About the project
Period
ongoing since 2009
Location
Copenhagen
External links
Proposed by
Alessandra Saviotti
Christina Li
Trampoline House: Copenhagen Refugee Community is an independent community centre in Copenhagen that provides refugees and asylum seekers in Denmark with a place of support, community, and purpose. The house offers internships and job training, language classes and activities, legal/medical/psychological counselling and campaigns for change to both asylum seekers and refugees in the Danish integration program. The aim is to break the social isolation and sense of powerlessness that many refugees and asylum seekers experience while undergoing the integration program or while waiting years in the Danish asylum centres for a response to their asylum claim or their deportation.

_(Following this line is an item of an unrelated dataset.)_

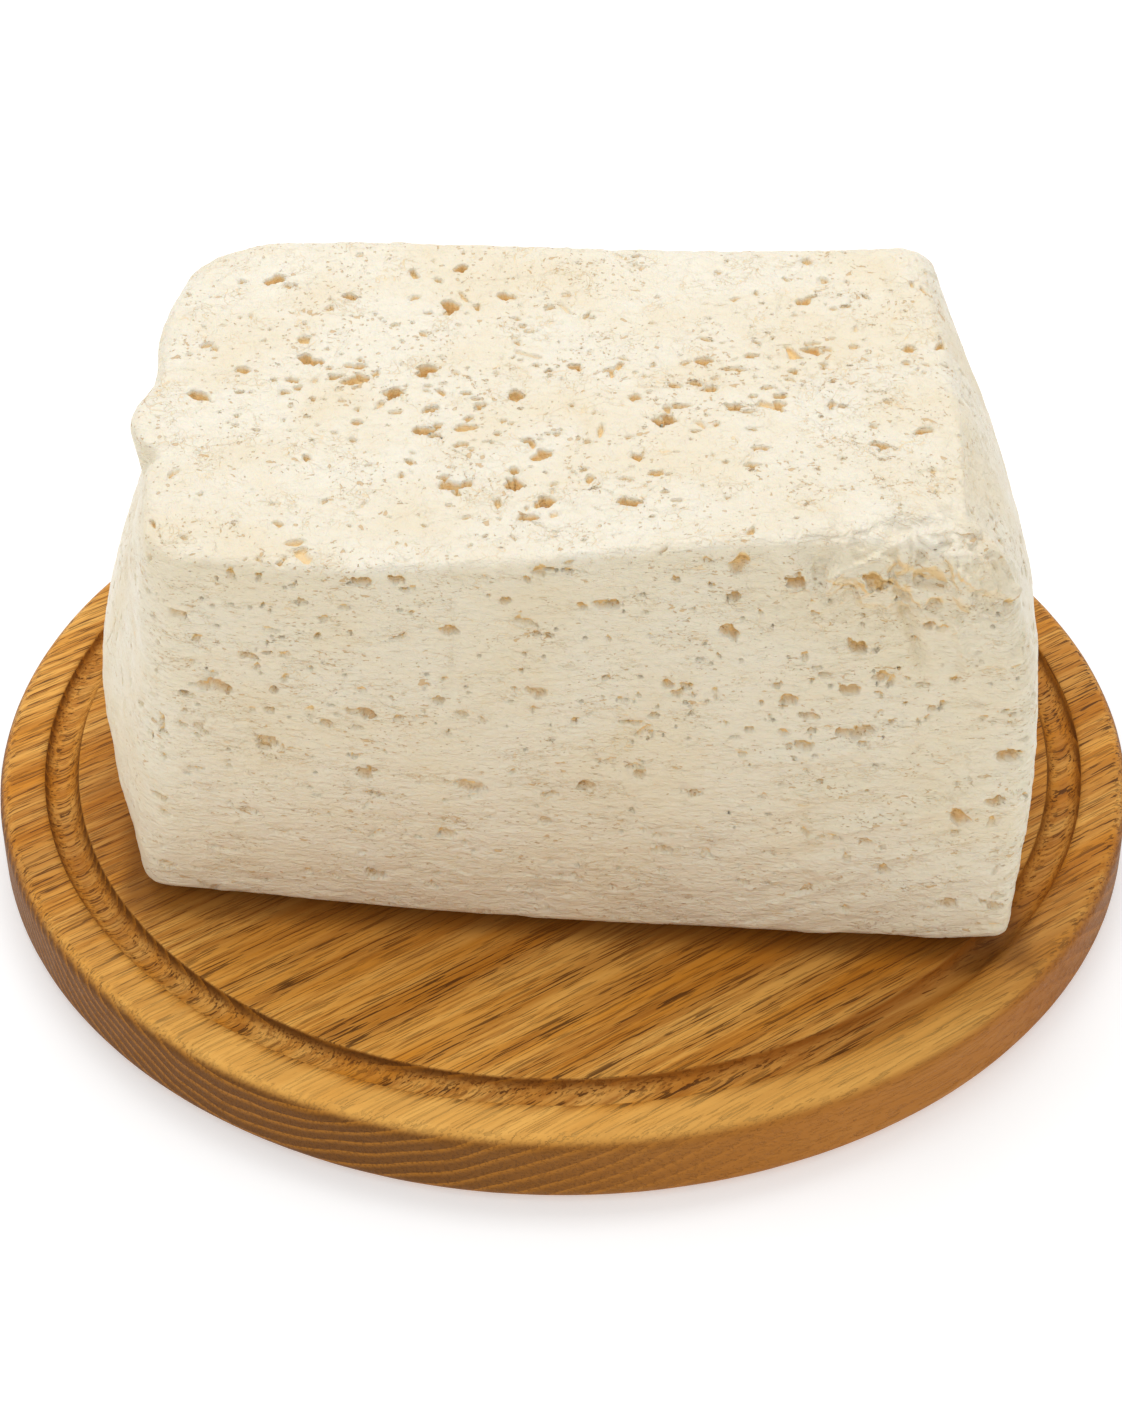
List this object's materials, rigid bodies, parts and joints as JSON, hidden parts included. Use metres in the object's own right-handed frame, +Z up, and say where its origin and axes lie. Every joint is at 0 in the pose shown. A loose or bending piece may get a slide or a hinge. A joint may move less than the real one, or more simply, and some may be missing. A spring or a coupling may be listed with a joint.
{
  "type": "block of white cheese on a round board",
  "caption": "Slumped block of white brined cheese with a pitted, crumbly surface, standing on a round oak board with a juice groove.",
  "frame": {"origin": "centre of the round board's underside", "axes": "+Z up through the board and the cheese; the block's broad front face looks along -Y and its length runs along X"},
  "size_m": [0.3, 0.3, 0.1394],
  "materials": {
    "cheese": "satin",
    "oak": "satin"
  },
  "bodies": {
    "root": {"cheese_block": "cheese", "cutting_board": "oak"}
  },
  "joints": []
}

Trampoline House’s mission is to be an antidote to the damaging effects of Denmark’s asylum and immigration policies. It brings together asylum seekers and Danish citizens, refugees with a residence permit and other residents of Denmark, united by a desire to improve the conditions for asylum seekers and refugees.
– job training and education
– democratic practice
– system awareness and counselling
– social networking
Trampoline House was formed in 2009–2010 by artists Morten Goll and Joachim Hamou and curator Tone Olaf Nielsen in collaboration with a large group of asylum seekers, socially engaged art students, migration activists, and immigration lawyers in reaction to current Danish refugee and immigration politics, which has become one of the toughest in Europe.
About the artist
Morten Goll (b. 1964) is a socio-politically engaged artist, working with social platforms for political change. Based in Copenhagen, he co-founded the Trampoline House in 2009-10 and is the administrative director of the organization.
Tone Olaf Nielsen (b. 1967) is a Copenhagen-based independent curator, who is the co-founder of the feminist curatorial collective Kuratorisk Aktion (2005), Trampoline House (2009-10), and CAMP / Center for Art on Migration Politics (2015) in Trampoline House.